Treatment for this disorder, as a result, must also be structured so that sustainable and long-term recovery is possible. MAT programs for opioid use disorder can address the personal needs of each client through a combination of individualized medication plans along with individual and group therapies. There are several common medications that are used in MAT programs that treat opioid use disorder.
Major Benefits of Medication-Assisted Treatment
Regardless of the medication that is best for your treatment, there are countless benefits of a medication-assisted treatment program. When a personalized plan includes medication to minimize withdrawal and cravings paired with individual and group counseling, it can help make long-term recovery more accessible for individuals who are struggling with SUD. Learn more about the benefits of MAT.
MAT and Behavioral Therapy
One aspect of MAT programs that makes them so effective is the fact that they do not rely only on medication – a concept that is somewhat surprising to many people. Most MAT programs also incorporate behavioral therapy in both individual and group settings. This therapeutic approach encourages people to process their emotions and struggles externally, receive support and guidance from trained and experienced professionals, and walk through their path to recovery with a community of people who understand the struggles they are facing.
Overall, behavioral therapy can help people practice using better, more positive responses to negative thoughts and triggers. With MAT medications relieving withdrawals and cravings and behavioral therapy helping individuals create better responses to stress and triggers, people can truly begin to find long-term recovery.
Stigma Surrounding MAT
Not everyone agrees with or understands the importance of medication-assisted treatment. The goal of any recovery program is to provide individuals who struggle with SUD with a safe, effective, and supportive environment where they are able to create a life of long-term recovery. Stigma against MAT programs hinders individuals on their recovery journey because it provides false or misleading information, does not allow them to connect with helpful resources, and ultimately keeps them from receiving the treatment they need.
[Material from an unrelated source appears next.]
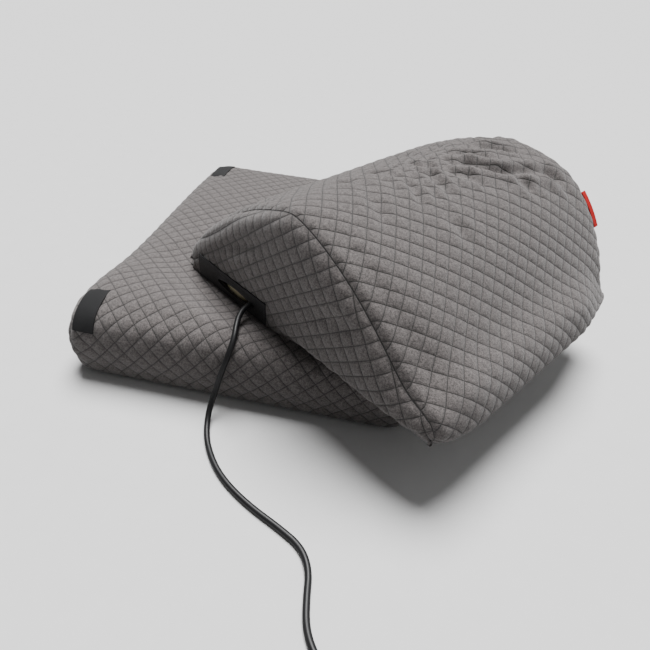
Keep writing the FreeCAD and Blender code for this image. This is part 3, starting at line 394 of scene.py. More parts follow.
def pad_places(across, along, shrink=0.0):
    """Where the pad's cloth lies: wrapped over all four edges, and mitred at the corners."""
    past_x, past_y, depth, share = past_edges(across, along)
    turn = np.where(past_x >= past_y, share, 2 - share) * math.pi / 4
    reach, height = pad_reach(depth)
    level = height / PAD_TOP
    rear = step_up(along, PAD_CENTRE_Y, PAD_CENTRE_Y + 10 * MM)
    front = step_up(-along, PAD_CENTRE_Y, PAD_CENTRE_Y + 10 * MM)
    full = 12 - 1.5 * front
    swell = full * MM * np.sin(math.pi * np.clip(level, 0, 1) ** (1.35 - 0.5 * front)) * (1 - 0.97 * rear)
    ear = 6 * MM * np.sin(2 * turn) ** 2 * np.sin(math.pi * np.clip(level, 0, 1) ** 0.8)
    reach = reach + (swell + ear) * step_up(depth, 4 * MM, 22 * MM) - shrink * step_up(depth, 0, 8 * MM)
    over_edge = past_x + past_y > 0
    x = np.sign(across) * (np.minimum(np.abs(across), PAD_CENTRE_X) + reach * np.cos(turn) * over_edge)
    y = np.sign(along) * (np.minimum(np.abs(along), PAD_CENTRE_Y) + reach * np.sin(turn) * over_edge)
    only_x, only_y = (past_y == 0) & (past_x > 0), (past_x == 0) & (past_y > 0)
    x = np.where(only_y, across, x)
    y = np.where(only_x, along, y)
    z = level * (pad_height(x, y) - shrink) + shrink * 0.5
    return np.stack([x + PAD_MIDDLE[0], y + PAD_MIDDLE[1], z], axis=1)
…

Some clients may fear taking other medications, although MAT medications are tightly controlled, and most are not addictive. Others may be concerned about participating in treatment in a specialized medical facility. The most common argument against MAT programs, however, is that clients rely on medications to alleviate SUD without addressing underlying conditions or the negative behavior patterns they've developed.
While it's true that individuals who struggle with SUD may use substances as a way to mask or avoid difficult emotions, MAT medications within the context of an MAT program do not enable avoidance. Effective MAT programs are whole-person-centered. In other words, these programs require clients to participate in a number of therapies designed to manage behaviors, address emotions, and develop coping tools to create a life outside of substance use. Medication allows this work to continue safely and effectively while reducing relapse risk and discomfort.
Recovery Cove for Medication-Assisted Treatment in PA
Meet Dr. Kurt Braun, a Pennsylvania-born doctor with 32 years of family medicine experience, as well as a Board Certified American board of Osteopathic Family Physicians and board eligible in addiction medicine expert. He attended Moravian Collage for his Bachelor’s degree before graduating from Philadelphia Collage of Osteopathic Medicine in 1991 and completing his Family Medicine Residency at Suburban General Hospital.
Dr. Braun is passionate about addiction medicine and loves getting to know each patient on an individual level to ensure they receive the best care possible. He is committed to providing quality care and programming through open communication and close collaboration with the clinical team.
When not practicing, Dr. Braun enjoys spending time with his wife and children.